Records with modeling code:
+ + + + +
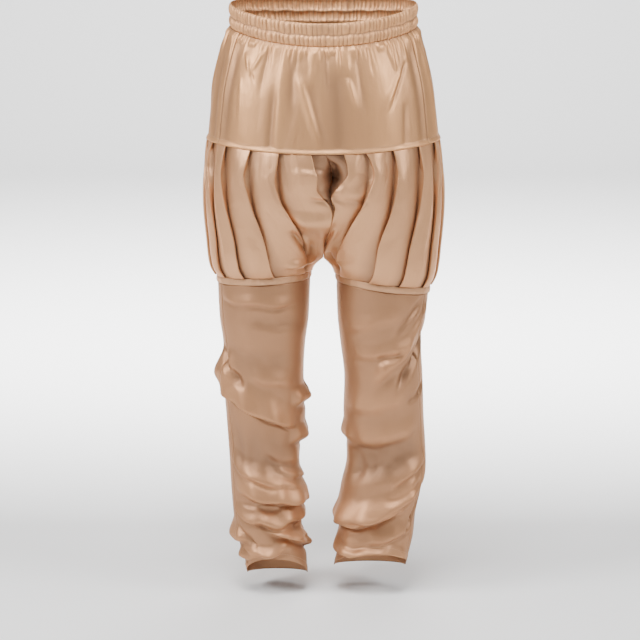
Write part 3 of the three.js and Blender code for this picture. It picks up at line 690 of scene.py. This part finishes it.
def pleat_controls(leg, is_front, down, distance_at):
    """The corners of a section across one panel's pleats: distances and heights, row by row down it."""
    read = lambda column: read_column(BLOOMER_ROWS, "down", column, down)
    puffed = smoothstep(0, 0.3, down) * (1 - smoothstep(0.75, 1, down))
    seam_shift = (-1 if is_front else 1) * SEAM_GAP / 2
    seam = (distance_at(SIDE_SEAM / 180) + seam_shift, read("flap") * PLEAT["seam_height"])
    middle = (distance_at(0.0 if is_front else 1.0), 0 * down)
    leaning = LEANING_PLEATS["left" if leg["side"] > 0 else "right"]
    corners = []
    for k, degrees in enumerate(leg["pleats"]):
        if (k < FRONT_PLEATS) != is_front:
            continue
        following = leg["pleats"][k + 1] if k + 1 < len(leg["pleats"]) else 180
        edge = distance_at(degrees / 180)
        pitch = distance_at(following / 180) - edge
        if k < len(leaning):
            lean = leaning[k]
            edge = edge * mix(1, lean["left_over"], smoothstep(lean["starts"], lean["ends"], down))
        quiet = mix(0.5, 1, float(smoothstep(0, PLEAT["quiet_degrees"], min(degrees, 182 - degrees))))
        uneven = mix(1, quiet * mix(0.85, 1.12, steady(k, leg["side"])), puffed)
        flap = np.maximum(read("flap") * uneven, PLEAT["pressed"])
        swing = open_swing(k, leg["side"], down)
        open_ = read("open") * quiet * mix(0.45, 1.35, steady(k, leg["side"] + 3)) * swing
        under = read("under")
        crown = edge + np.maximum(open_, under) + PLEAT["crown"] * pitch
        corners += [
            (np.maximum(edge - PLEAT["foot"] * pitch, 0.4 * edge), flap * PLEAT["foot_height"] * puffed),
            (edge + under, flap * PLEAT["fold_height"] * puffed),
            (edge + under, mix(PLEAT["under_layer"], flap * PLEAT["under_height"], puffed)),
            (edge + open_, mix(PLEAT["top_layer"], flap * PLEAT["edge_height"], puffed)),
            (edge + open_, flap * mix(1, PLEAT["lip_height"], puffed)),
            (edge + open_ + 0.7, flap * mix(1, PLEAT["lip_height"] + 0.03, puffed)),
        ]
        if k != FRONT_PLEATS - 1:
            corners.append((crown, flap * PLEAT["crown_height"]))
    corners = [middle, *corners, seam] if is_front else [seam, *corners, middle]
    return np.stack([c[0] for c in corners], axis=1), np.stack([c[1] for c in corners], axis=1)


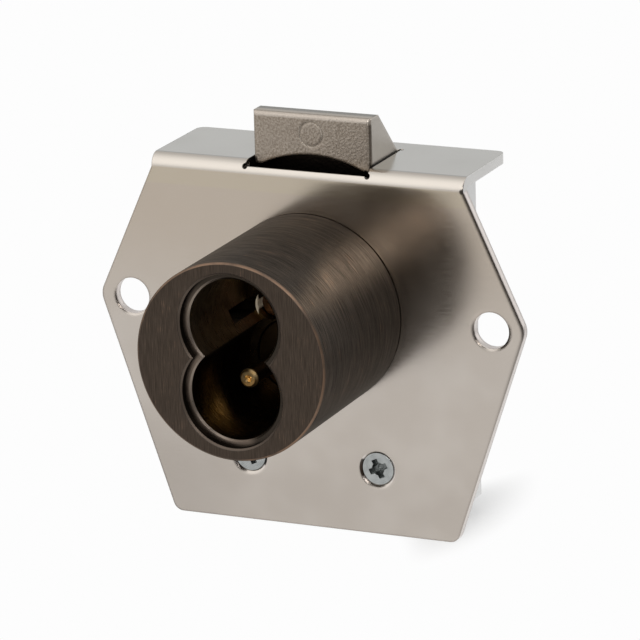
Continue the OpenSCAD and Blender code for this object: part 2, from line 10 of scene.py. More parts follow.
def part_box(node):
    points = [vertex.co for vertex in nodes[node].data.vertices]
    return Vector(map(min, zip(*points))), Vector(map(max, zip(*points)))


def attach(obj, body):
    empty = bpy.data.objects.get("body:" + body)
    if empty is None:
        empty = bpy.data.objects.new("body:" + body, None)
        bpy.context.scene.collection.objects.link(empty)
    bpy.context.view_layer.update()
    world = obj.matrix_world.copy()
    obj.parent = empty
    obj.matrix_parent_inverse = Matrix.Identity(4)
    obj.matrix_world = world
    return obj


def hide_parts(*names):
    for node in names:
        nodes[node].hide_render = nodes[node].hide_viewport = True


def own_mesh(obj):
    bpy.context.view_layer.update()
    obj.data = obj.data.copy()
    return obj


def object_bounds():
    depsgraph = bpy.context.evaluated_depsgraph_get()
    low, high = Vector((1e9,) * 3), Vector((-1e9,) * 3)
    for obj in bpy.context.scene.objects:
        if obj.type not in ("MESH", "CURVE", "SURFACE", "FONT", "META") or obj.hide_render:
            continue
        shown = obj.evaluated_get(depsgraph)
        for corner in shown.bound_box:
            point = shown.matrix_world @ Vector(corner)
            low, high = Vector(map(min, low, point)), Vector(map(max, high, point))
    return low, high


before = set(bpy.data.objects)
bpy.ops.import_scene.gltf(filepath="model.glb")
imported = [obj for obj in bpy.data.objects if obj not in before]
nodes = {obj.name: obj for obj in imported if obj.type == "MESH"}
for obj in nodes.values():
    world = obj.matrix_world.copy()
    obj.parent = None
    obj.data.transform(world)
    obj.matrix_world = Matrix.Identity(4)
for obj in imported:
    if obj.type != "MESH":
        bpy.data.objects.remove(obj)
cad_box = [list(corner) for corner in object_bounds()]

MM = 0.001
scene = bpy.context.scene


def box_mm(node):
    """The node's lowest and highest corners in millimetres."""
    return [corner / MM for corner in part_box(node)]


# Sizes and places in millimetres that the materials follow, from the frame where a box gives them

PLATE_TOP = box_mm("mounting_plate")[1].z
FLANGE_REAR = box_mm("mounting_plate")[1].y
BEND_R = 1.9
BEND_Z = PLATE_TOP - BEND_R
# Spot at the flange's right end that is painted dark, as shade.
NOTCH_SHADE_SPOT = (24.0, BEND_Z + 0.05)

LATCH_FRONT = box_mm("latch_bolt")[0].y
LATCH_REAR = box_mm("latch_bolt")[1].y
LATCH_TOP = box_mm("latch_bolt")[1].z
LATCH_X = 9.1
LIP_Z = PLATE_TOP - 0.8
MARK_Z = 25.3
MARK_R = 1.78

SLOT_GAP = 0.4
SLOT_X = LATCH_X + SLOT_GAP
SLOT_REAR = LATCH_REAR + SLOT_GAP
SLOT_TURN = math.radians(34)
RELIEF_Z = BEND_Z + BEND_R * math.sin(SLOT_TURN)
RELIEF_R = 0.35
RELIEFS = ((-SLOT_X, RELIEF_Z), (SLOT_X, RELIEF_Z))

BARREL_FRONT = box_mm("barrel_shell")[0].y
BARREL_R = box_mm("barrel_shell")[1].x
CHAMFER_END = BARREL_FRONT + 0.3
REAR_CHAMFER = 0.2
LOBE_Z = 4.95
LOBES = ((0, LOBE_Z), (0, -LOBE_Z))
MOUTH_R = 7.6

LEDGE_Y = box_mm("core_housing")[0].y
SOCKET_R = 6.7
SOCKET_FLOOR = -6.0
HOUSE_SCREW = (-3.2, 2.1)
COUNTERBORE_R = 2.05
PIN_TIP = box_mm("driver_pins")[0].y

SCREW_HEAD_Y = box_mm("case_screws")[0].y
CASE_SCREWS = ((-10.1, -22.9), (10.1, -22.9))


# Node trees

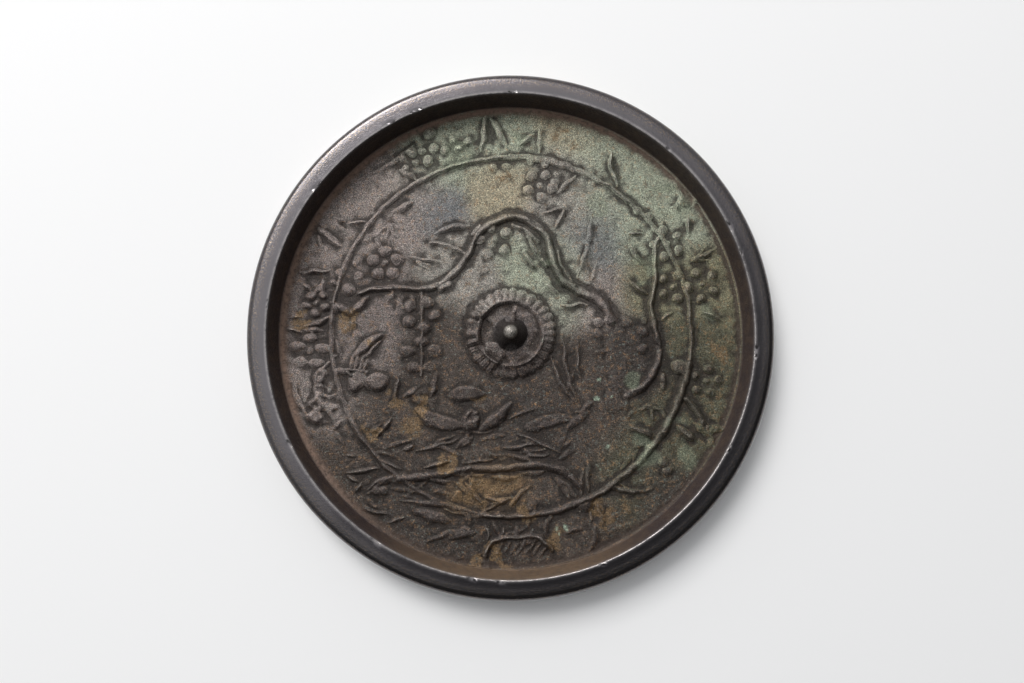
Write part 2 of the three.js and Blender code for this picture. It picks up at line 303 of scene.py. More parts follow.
+ + + + +
_Directions_
Recopy the entries above in their entirety, exactly.

_Exercise response_
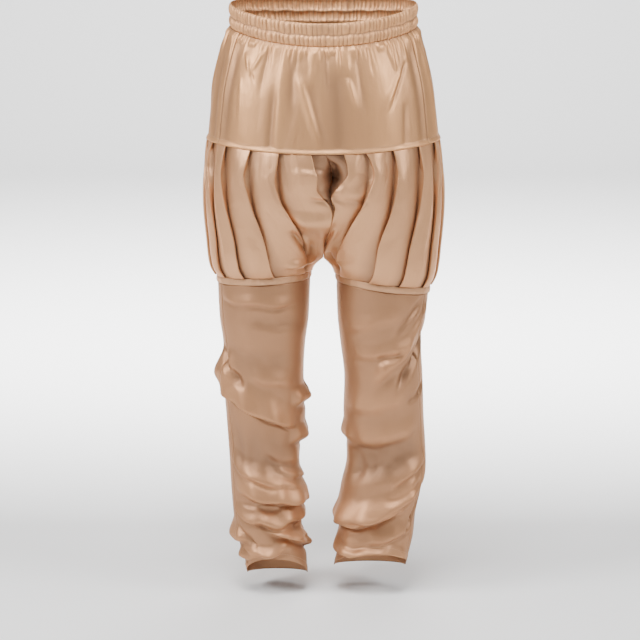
Write part 3 of the three.js and Blender code for this picture. It picks up at line 690 of scene.py. This part finishes it.
def pleat_controls(leg, is_front, down, distance_at):
    """The corners of a section across one panel's pleats: distances and heights, row by row down it."""
    read = lambda column: read_column(BLOOMER_ROWS, "down", column, down)
    puffed = smoothstep(0, 0.3, down) * (1 - smoothstep(0.75, 1, down))
    seam_shift = (-1 if is_front else 1) * SEAM_GAP / 2
    seam = (distance_at(SIDE_SEAM / 180) + seam_shift, read("flap") * PLEAT["seam_height"])
    middle = (distance_at(0.0 if is_front else 1.0), 0 * down)
    leaning = LEANING_PLEATS["left" if leg["side"] > 0 else "right"]
    corners = []
    for k, degrees in enumerate(leg["pleats"]):
        if (k < FRONT_PLEATS) != is_front:
            continue
        following = leg["pleats"][k + 1] if k + 1 < len(leg["pleats"]) else 180
        edge = distance_at(degrees / 180)
        pitch = distance_at(following / 180) - edge
        if k < len(leaning):
            lean = leaning[k]
            edge = edge * mix(1, lean["left_over"], smoothstep(lean["starts"], lean["ends"], down))
        quiet = mix(0.5, 1, float(smoothstep(0, PLEAT["quiet_degrees"], min(degrees, 182 - degrees))))
        uneven = mix(1, quiet * mix(0.85, 1.12, steady(k, leg["side"])), puffed)
        flap = np.maximum(read("flap") * uneven, PLEAT["pressed"])
        swing = open_swing(k, leg["side"], down)
        open_ = read("open") * quiet * mix(0.45, 1.35, steady(k, leg["side"] + 3)) * swing
        under = read("under")
        crown = edge + np.maximum(open_, under) + PLEAT["crown"] * pitch
        corners += [
            (np.maximum(edge - PLEAT["foot"] * pitch, 0.4 * edge), flap * PLEAT["foot_height"] * puffed),
            (edge + under, flap * PLEAT["fold_height"] * puffed),
            (edge + under, mix(PLEAT["under_layer"], flap * PLEAT["under_height"], puffed)),
            (edge + open_, mix(PLEAT["top_layer"], flap * PLEAT["edge_height"], puffed)),
            (edge + open_, flap * mix(1, PLEAT["lip_height"], puffed)),
            (edge + open_ + 0.7, flap * mix(1, PLEAT["lip_height"] + 0.03, puffed)),
        ]
        if k != FRONT_PLEATS - 1:
            corners.append((crown, flap * PLEAT["crown_height"]))
    corners = [middle, *corners, seam] if is_front else [seam, *corners, middle]
    return np.stack([c[0] for c in corners], axis=1), np.stack([c[1] for c in corners], axis=1)


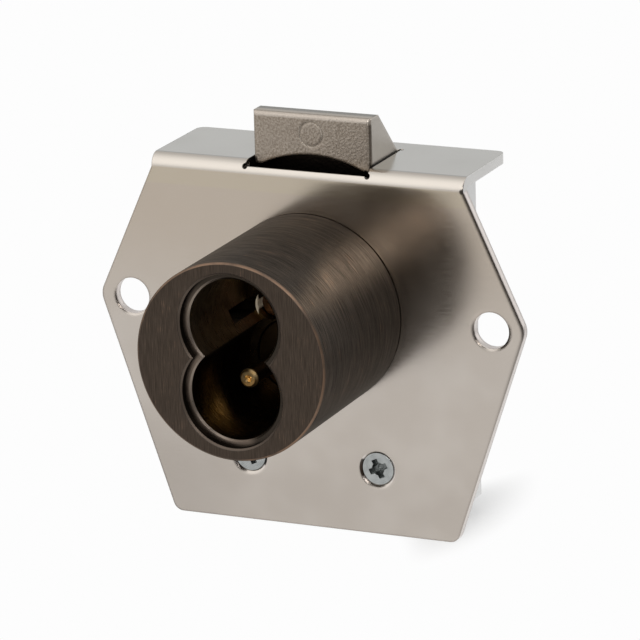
Continue the OpenSCAD and Blender code for this object: part 2, from line 10 of scene.py. More parts follow.
def part_box(node):
    points = [vertex.co for vertex in nodes[node].data.vertices]
    return Vector(map(min, zip(*points))), Vector(map(max, zip(*points)))


def attach(obj, body):
    empty = bpy.data.objects.get("body:" + body)
    if empty is None:
        empty = bpy.data.objects.new("body:" + body, None)
        bpy.context.scene.collection.objects.link(empty)
    bpy.context.view_layer.update()
    world = obj.matrix_world.copy()
    obj.parent = empty
    obj.matrix_parent_inverse = Matrix.Identity(4)
    obj.matrix_world = world
    return obj


def hide_parts(*names):
    for node in names:
        nodes[node].hide_render = nodes[node].hide_viewport = True


def own_mesh(obj):
    bpy.context.view_layer.update()
    obj.data = obj.data.copy()
    return obj


def object_bounds():
    depsgraph = bpy.context.evaluated_depsgraph_get()
    low, high = Vector((1e9,) * 3), Vector((-1e9,) * 3)
    for obj in bpy.context.scene.objects:
        if obj.type not in ("MESH", "CURVE", "SURFACE", "FONT", "META") or obj.hide_render:
            continue
        shown = obj.evaluated_get(depsgraph)
        for corner in shown.bound_box:
            point = shown.matrix_world @ Vector(corner)
            low, high = Vector(map(min, low, point)), Vector(map(max, high, point))
    return low, high


before = set(bpy.data.objects)
bpy.ops.import_scene.gltf(filepath="model.glb")
imported = [obj for obj in bpy.data.objects if obj not in before]
nodes = {obj.name: obj for obj in imported if obj.type == "MESH"}
for obj in nodes.values():
    world = obj.matrix_world.copy()
    obj.parent = None
    obj.data.transform(world)
    obj.matrix_world = Matrix.Identity(4)
for obj in imported:
    if obj.type != "MESH":
        bpy.data.objects.remove(obj)
cad_box = [list(corner) for corner in object_bounds()]

MM = 0.001
scene = bpy.context.scene


def box_mm(node):
    """The node's lowest and highest corners in millimetres."""
    return [corner / MM for corner in part_box(node)]


# Sizes and places in millimetres that the materials follow, from the frame where a box gives them

PLATE_TOP = box_mm("mounting_plate")[1].z
FLANGE_REAR = box_mm("mounting_plate")[1].y
BEND_R = 1.9
BEND_Z = PLATE_TOP - BEND_R
# Spot at the flange's right end that is painted dark, as shade.
NOTCH_SHADE_SPOT = (24.0, BEND_Z + 0.05)

LATCH_FRONT = box_mm("latch_bolt")[0].y
LATCH_REAR = box_mm("latch_bolt")[1].y
LATCH_TOP = box_mm("latch_bolt")[1].z
LATCH_X = 9.1
LIP_Z = PLATE_TOP - 0.8
MARK_Z = 25.3
MARK_R = 1.78

SLOT_GAP = 0.4
SLOT_X = LATCH_X + SLOT_GAP
SLOT_REAR = LATCH_REAR + SLOT_GAP
SLOT_TURN = math.radians(34)
RELIEF_Z = BEND_Z + BEND_R * math.sin(SLOT_TURN)
RELIEF_R = 0.35
RELIEFS = ((-SLOT_X, RELIEF_Z), (SLOT_X, RELIEF_Z))

BARREL_FRONT = box_mm("barrel_shell")[0].y
BARREL_R = box_mm("barrel_shell")[1].x
CHAMFER_END = BARREL_FRONT + 0.3
REAR_CHAMFER = 0.2
LOBE_Z = 4.95
LOBES = ((0, LOBE_Z), (0, -LOBE_Z))
MOUTH_R = 7.6

LEDGE_Y = box_mm("core_housing")[0].y
SOCKET_R = 6.7
SOCKET_FLOOR = -6.0
HOUSE_SCREW = (-3.2, 2.1)
COUNTERBORE_R = 2.05
PIN_TIP = box_mm("driver_pins")[0].y

SCREW_HEAD_Y = box_mm("case_screws")[0].y
CASE_SCREWS = ((-10.1, -22.9), (10.1, -22.9))


# Node trees

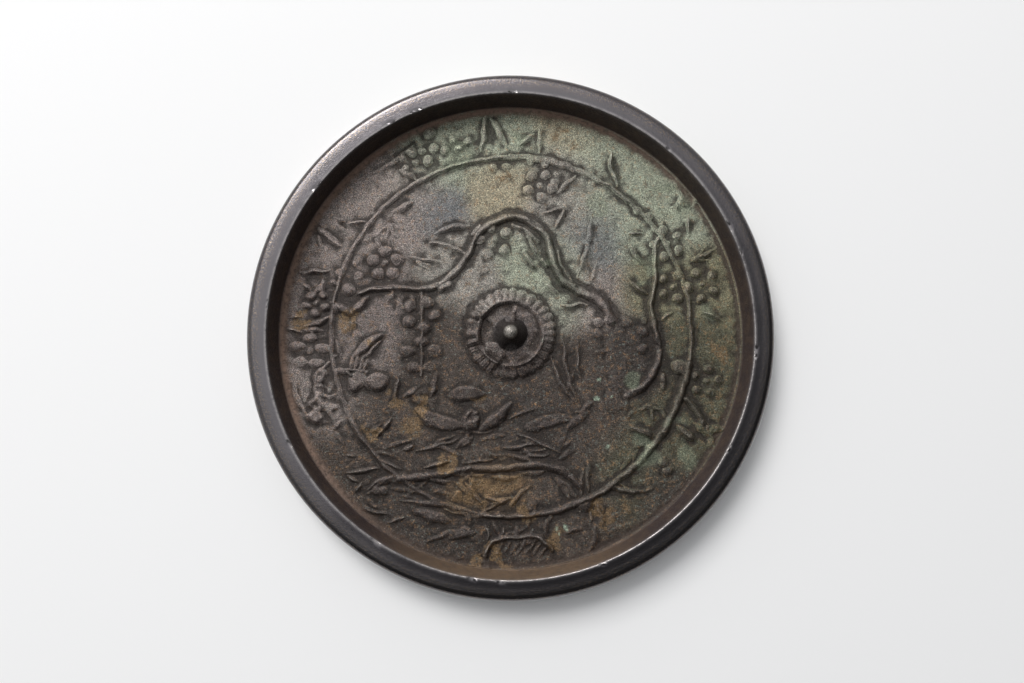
Write part 2 of the three.js and Blender code for this picture. It picks up at line 303 of scene.py. More parts follow.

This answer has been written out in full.